No estado de Minas Gerais tem crescido de forma alarmante as incidências de suicídios e tentativas de suicídios entre diversos povos indígenas. Essa realidade não deve ser enxergada de forma isolada ou aleatória, existe um projeto de etnocídio em curso desde 1500 e criaram-se novas estratégias de extermínios. É preciso um olhar cuidadoso sobre o que nos tira uma grande liderança como Merong, e que também nos tirou diversas lideranças indígenas, entre homens e mulheres, nessa terra que é das Minas, mas também dos Gerais.
É preciso olhar com cuidado para o contexto psicossocial, político, econômico, cultural e territorial em que esses povos estão inseridos. Quem são os inimigos que os atacam, visíveis e invisíveis, como atacam e por quê atacam.

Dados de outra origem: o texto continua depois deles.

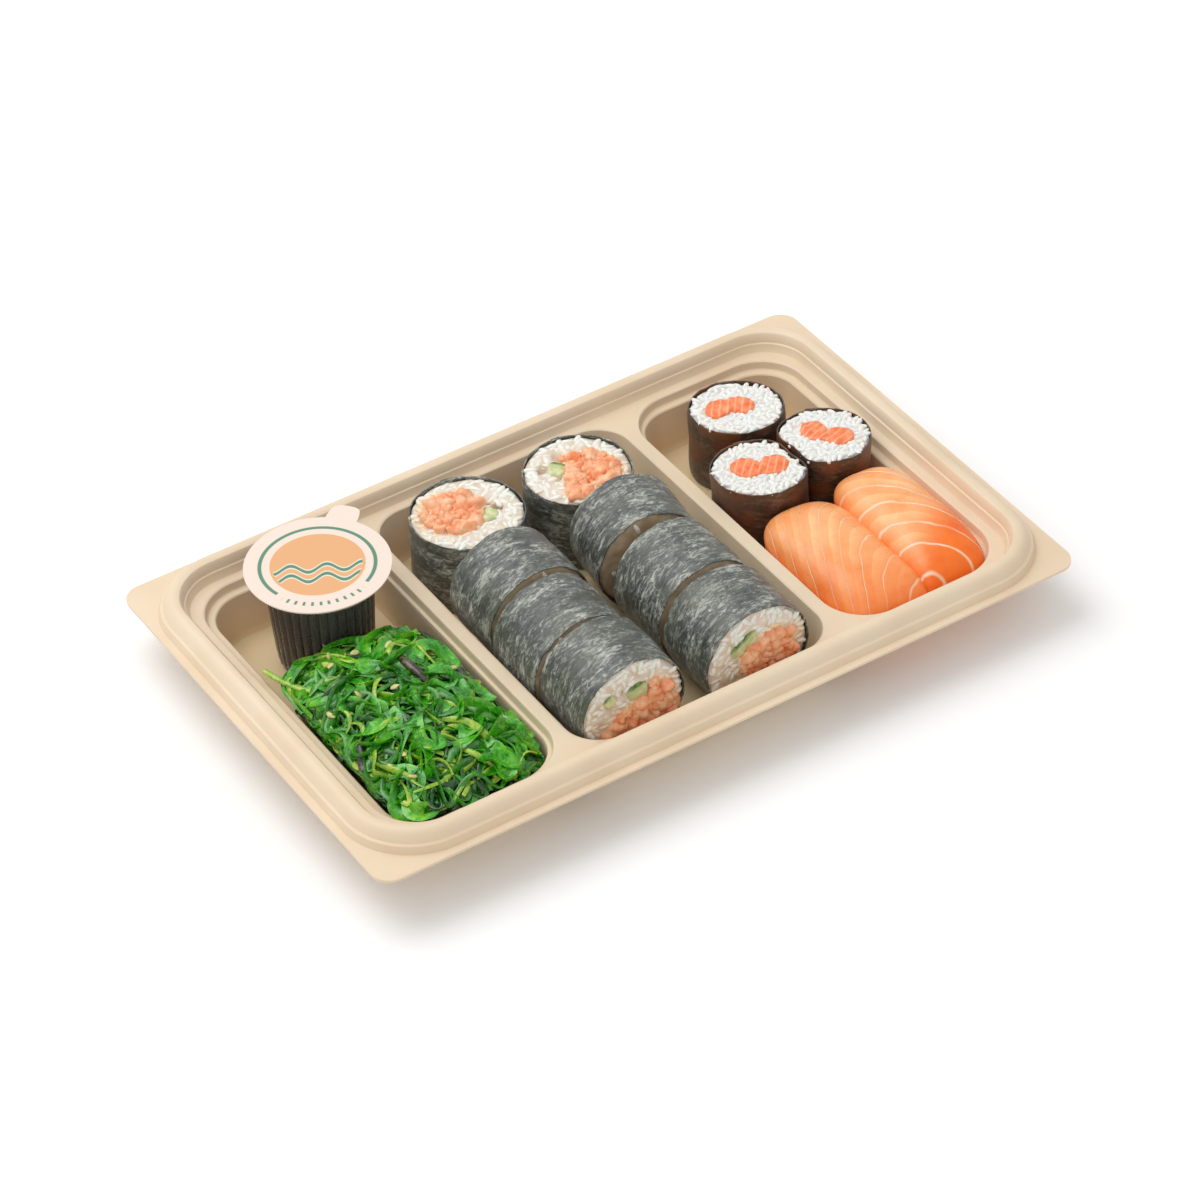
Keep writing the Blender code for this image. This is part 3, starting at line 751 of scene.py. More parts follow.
def noriMaterial(name, dark, middle, pale, brown, brownShare):
    material = newMaterial(name, roughness=0.4, specular=0.85, sheen=0.05, sheenRoughness=0.5)
    sheetPlace = addNode(material, "TexCoord").outputs["UV"]
    long = addNode(material, "Mapping", {"Vector": sheetPlace, "Scale": (0.42, 1, 1),
                                         "Rotation": (0, 0, math.radians(9))}).outputs[0]
    fibre = noiseOf(material, long, 0.0009, 6, 0.68, 0.9)
    cloud = noiseOf(material, long, 0.0042, 3, 0.55, 0.3)
    both = plus(material, times(material, fibre, 0.62), times(material, cloud, 0.38))
    base = colours(material, both, [(0.36, dark), (0.5, middle), (0.62, pale)])
    patch = levels(material, noiseOf(material, objectPlace(material), 0.011, 2), 0.46, 0.62,
                   0, brownShare)
    toShader(material, "Base Color", mixed(material, patch, base, brown))
    toShader(material, "Roughness", levels(material, both, 0.35, 0.65, 0.34, 0.55))
    crumple = noiseOf(material, objectPlace(material), 0.0035, 2)
    bumped(material, plus(material, both, times(material, crumple, 0.8)), 0.00035, 0.75)
    return material


def riceMaterial(name, base, stained):
    material = newMaterial(name, roughness=0.34, specular=0.5, glow=0.18, glowDepth=0.002)
    tone = attribute(material, "tone")
    where = objectPlace(material)
    fine = noiseOf(material, where, 0.004, 3)
    plain = mixed(material, levels(material, fine, 0.3, 0.7), base,
                  tuple(min(c * 1.1, 0.93) for c in base[:3]) + (1.0,))
    toShader(material, "Base Color", mixed(material, tone, plain, stained))
    bumped(material, noiseOf(material, where, 0.0007, 2), 0.00005, 0.3)
    return material


def riceCoreMaterial(name, base, shade):
    material = newMaterial(name, roughness=0.4, specular=0.45, glow=0.18, glowDepth=0.002)
    where = objectPlace(material)
    grains = addNode(material, "TexVoronoi", {"Vector": where, "Scale": 1 / 0.0026},
                     feature="SMOOTH_F1")
    # painted shade: darker in the gaps between the grains
    cell = levels(material, grains.outputs["Distance"], 0.15, 0.75)
    toShader(material, "Base Color", mixed(material, cell, base, shade))
    bumped(material, minus(material, 1.0, cell), 0.0004, 0.5)
    return material


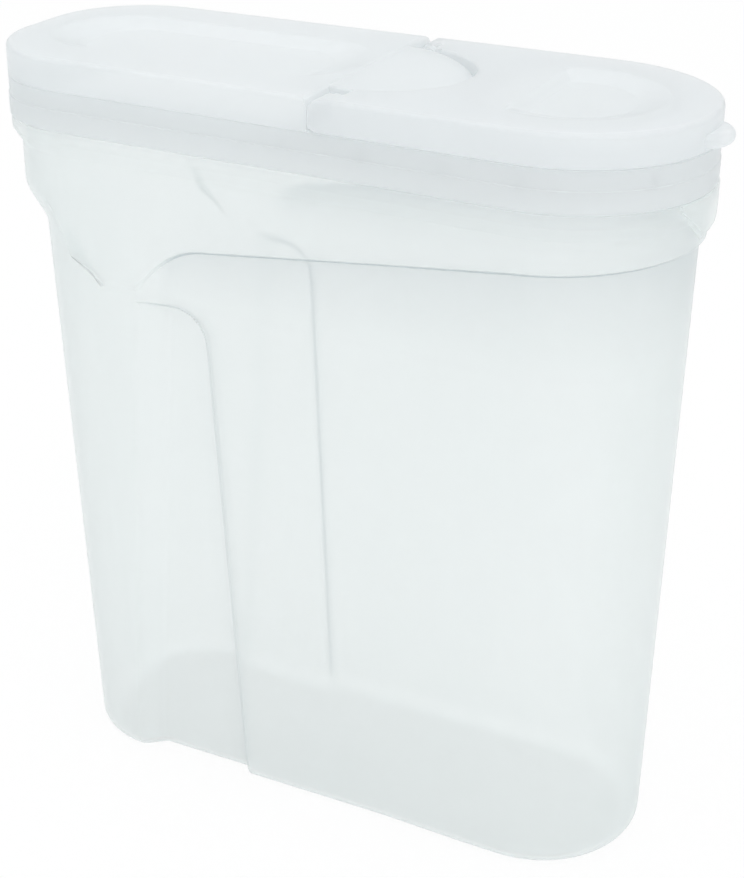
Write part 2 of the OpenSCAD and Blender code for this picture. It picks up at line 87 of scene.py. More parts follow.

“A partida repentina do cacique Merong nos pegou de surpresa e deixou um vazio imensurável. Ele não era apenas uma liderança que lutava pelo resgate da cultura de seu povo e pela garantia do território, mas também era um pai, filho e tio exemplar, além de dedicado à família e incansável na defesa do território. Seu legado permanecerá vivo através dos valores que ele defendia, como o respeito à natureza, o resgate da cultura e a preocupação com o futuro das próximas gerações”, com essa mensagem de Rory Weslley, em nome da equipe metropolitana do Cimi Regional Leste, que acompanha diretamente o povo Kamakã Mongoió, que todo o regional se despede, com dor e saudade, do Merong Kamakã Mongoió.
Das equipes da Bahia às equipes de Minas Gerais, todos foram em diversos momentos marcados por sua força, alegria, espiritualidade e principalmente resistência. Fica sua memória viva, a esperança e apoio ao povo Kamakã Mongoió para conquistar seu Território Sagrado. Que através da luta todos os povos alcancem o Bem Viver, agora Encantado também por Merong. Que o Grande Espírito siga a guiar o cacique Merong e os povos indígenas! Como ele sempre brincava, esperamos, Merong, que você esteja “firme que nem paçoca e tranquilo como um grilo”!